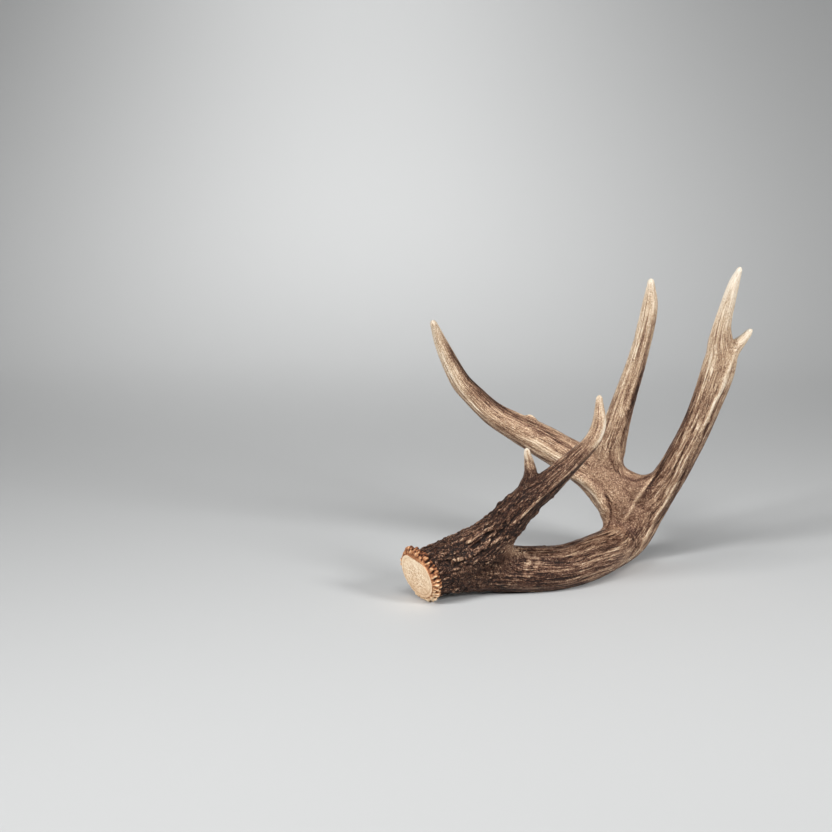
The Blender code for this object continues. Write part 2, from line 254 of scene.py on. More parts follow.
def start_tree(name, sizes):
    """A geometry tree with one named input for each size."""
    tree = bpy.data.node_groups.new(name, "GeometryNodeTree")
    tree.interface.new_socket("Geometry", in_out="INPUT", socket_type="NodeSocketGeometry")
    tree.interface.new_socket("Geometry", in_out="OUTPUT", socket_type="NodeSocketGeometry")
    for label, value in sizes.items():
        socket = tree.interface.new_socket(label, in_out="INPUT", socket_type=SOCKETS[type(value)])
        socket.default_value = value
    return tree, tree.nodes.new("NodeGroupInput").outputs


def make(tree, kind, feeds=None, **settings):
    """Add a node. Each feed is a number, a vector or another node's output."""
    node = tree.nodes.new(kind)
    node.location.x = NODE_STEP * len(tree.nodes)
    for key, value in settings.items():
        setattr(node, key, value)
    for key, value in (feeds or {}).items():
        if isinstance(value, bpy.types.NodeSocket):
            tree.links.new(value, node.inputs[key])
        else:
            node.inputs[key].default_value = value
    return node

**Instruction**
Copy down the whole of the data above, matching it exactly.

**Response for this exercise**
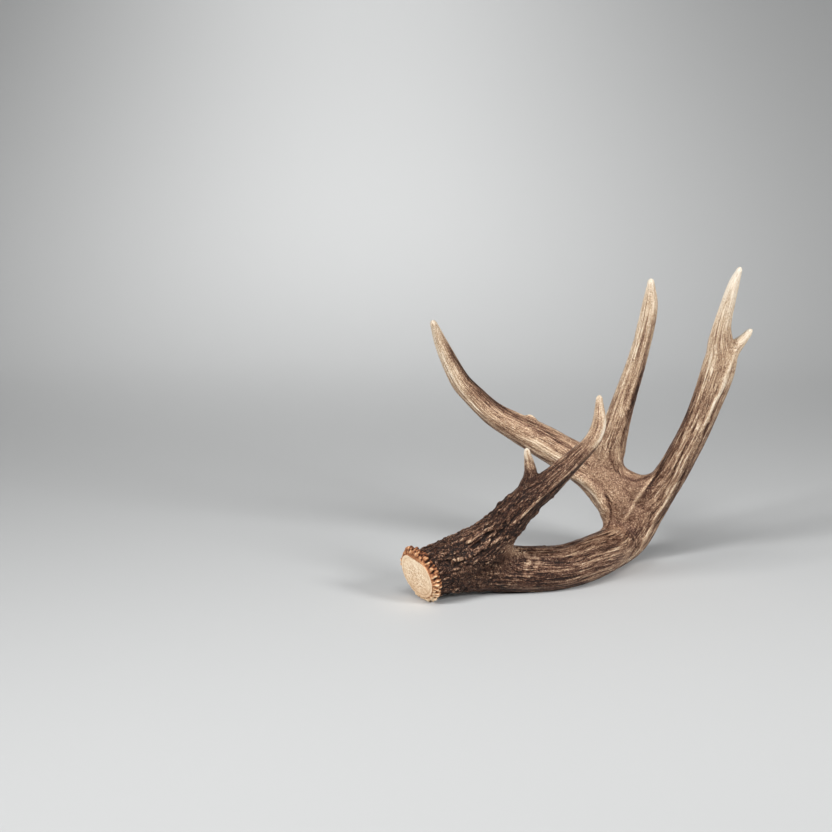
The Blender code for this object continues. Write part 2, from line 254 of scene.py on. More parts follow.
def start_tree(name, sizes):
    """A geometry tree with one named input for each size."""
    tree = bpy.data.node_groups.new(name, "GeometryNodeTree")
    tree.interface.new_socket("Geometry", in_out="INPUT", socket_type="NodeSocketGeometry")
    tree.interface.new_socket("Geometry", in_out="OUTPUT", socket_type="NodeSocketGeometry")
    for label, value in sizes.items():
        socket = tree.interface.new_socket(label, in_out="INPUT", socket_type=SOCKETS[type(value)])
        socket.default_value = value
    return tree, tree.nodes.new("NodeGroupInput").outputs


def make(tree, kind, feeds=None, **settings):
    """Add a node. Each feed is a number, a vector or another node's output."""
    node = tree.nodes.new(kind)
    node.location.x = NODE_STEP * len(tree.nodes)
    for key, value in settings.items():
        setattr(node, key, value)
    for key, value in (feeds or {}).items():
        if isinstance(value, bpy.types.NodeSocket):
            tree.links.new(value, node.inputs[key])
        else:
            node.inputs[key].default_value = value
    return node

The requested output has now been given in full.